OT: CBS streaming does it right

Submitted by buddhafrog on

While the gov't is kneeling to the pressure of TV and cable and attempting to crack down even harder on streaming sport games, CBS has chosen to go the opposite direction.

http://www.ncaa.com/mmod/player/console.html

They stream every second of every game.  If you missed the Morehead State upset of Louisville (like I did), you can go back and watch every second of it.... or like I did, skip ahead to any part of the game you'd like (last two minutes for me - underdogs!).  Tired of watching Wisconsin score less the UM football team?  Skip over to BYU loosing to mighty Wofford/

The streams are fast and near-HD.  Everything damn game is available for the entire tournament.  For free.  The catch of course is that they show the commercials just the same as the TV broadcast.... so their revenue source is still getting their investment.  The key is that when the stream goes to a commercial, you can't click out - you have to stay on that stream until the game resumes.  Not a bad price to pay.

Why can't other sports/stations do this?  It must take an incredible amount of bandwidth to do what CBS is doing, but I bet they're raking in the viewers.

I live in South Korea and watch all my games online (I'm the one in my apartment building screaming at 4am Sunday morning to not kick the field goal).  But even if I lived back in AA, I'd have the TV on as well as CBS' streams.

The future of online streams will either be more restrictions or more freedom.  Looking as how well CBS does this, I can't imagine why others wouldn't follow suit. 

wolverhorn

March 17th, 2011 at 8:17 PM ^

I've been pleasantly suprised with the streaming.  Even though it doesn't seem like it's quite at HD quality, it's really smooth and I'd take that over choppy HD any day.  Anyone tried the iPad or iPhone app?  From what I've heard that's pretty solid too.

Mitch Cumstein

March 17th, 2011 at 8:23 PM ^

Networks can't really do this with Pro sports, b/c the leagues won't allow it (they have their own streaming for pay sites). My question is, are there any hurdles for networks doing this for college sports? Cant he b10 network do this without any red tape?

buddhafrog

March 17th, 2011 at 8:34 PM ^

I agree about Pro sports.  I assume they make good money on their pay sites since I see commercials for them all the time.  One option would be for the networks to pay for the right to broadcast the games online in place of the pay sports.  Imagine how much traffic they would get on Sundays.  How much more woudl they generate with advertising?  I have no idea of course.  But just want to say that it is impossible now b/c of the contracts, but in the future, everything is possible [Disney tune playing in the background]

OMG Shirtless

March 17th, 2011 at 8:46 PM ^

If you watch a game in full screen mode, there is a button at the top right that says "Boss Button."  (I guess it's there on the normal viewing mode as well, screen placement depends on screen resolution or something, mine is somewhere between the top center and right corner)  If you click it, the screen switches to what looks like an email inbox with an open email, to hide the fact that you're watching the game at work.  In the past, I believe it was a generic spreadsheet that didn't really look like you were actually working.

TheHoke.TheHok…

March 17th, 2011 at 8:31 PM ^

I don't really get why all network television isn't streamed live and free online.  I mean, it's free TV that you can pick up with an antenna anyway, so what are they losing out on?

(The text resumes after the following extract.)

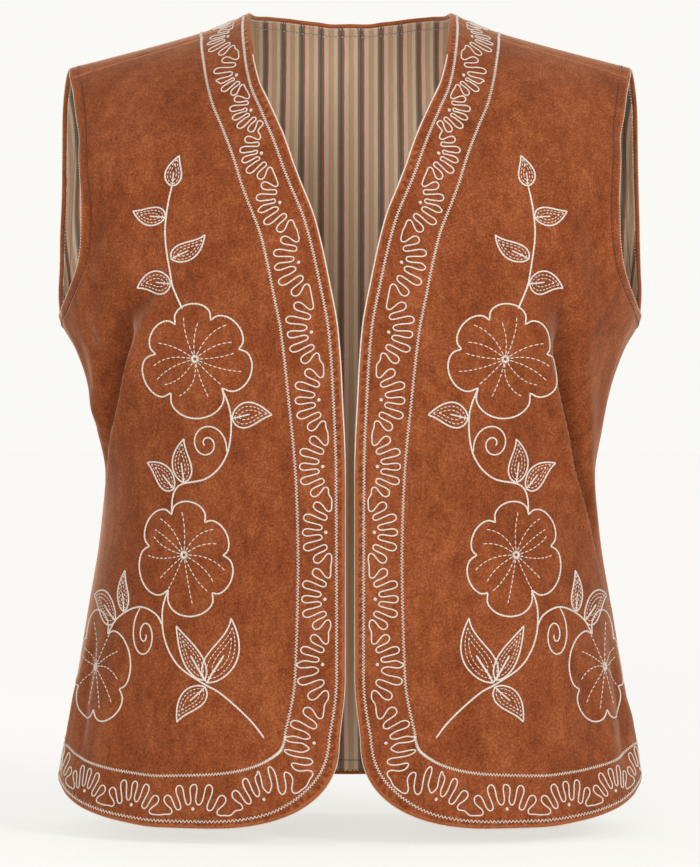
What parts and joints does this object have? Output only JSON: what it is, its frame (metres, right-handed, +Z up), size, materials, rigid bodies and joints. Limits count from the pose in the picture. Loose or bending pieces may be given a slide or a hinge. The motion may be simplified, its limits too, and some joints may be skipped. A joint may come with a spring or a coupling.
{
  "type": "embroidered waistcoat",
  "caption": "Sleeveless open-front waistcoat of soft pile cloth, with a curved hem, a striped lining and thread embroidery down both fronts.",
  "frame": {"origin": "on the centre line, level with the two points where the neck edge crosses the shoulders, midway between the front and the back", "axes": "+X to the wearer's left, -Y out of the front, +Z up"},
  "size_m": [0.4152, 0.2571, 0.5656],
  "materials": {
    "pile_rust": "matte",
    "striped_lining": "satin"
  },
  "bodies": {
    "root": {"front_right": "pile_rust", "front_left": "pile_rust", "back": "pile_rust", "lining_back": "striped_lining"}
  },
  "joints": []
}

As for cable, I've ditched it and refuse to ever order it again until I can purchase channels a la carte.  I want ESPN, FSN, CNN, and Comedy Central - in HD and HD only.  That's it.  No speed network bs or America's best whatever reality network.

icactus

March 17th, 2011 at 10:23 PM ^

I wish they would provide better downgrade capability for those of us with slower connections.  I mean it's in their interest to have you use less bandwidth so you'd think they'd have a feature for those of us on a 1 mbps connection, like how google lets you select resolution.  I get 15 seconds of game and then 10 seconds of loading.

 

Anyway, I'm rooting for Ganzaga cause they have Mike Hart.

Tater

March 17th, 2011 at 11:11 PM ^

When the white display of the current score shows up in the middle of the score bar, it shows the score and time about two minutes ahead of what they are showing on the video.  I have to keep making it go away.  

Not that it made much of a difference in the MSU/UCLA game.

Sgt. Wolverine

March 18th, 2011 at 12:34 AM ^

the MMOD streaming experience -- from web to phone app -- should set an example for the entire sports world.  It's absolutely ideal.  The major sports leagues and tv networks need to learn from this.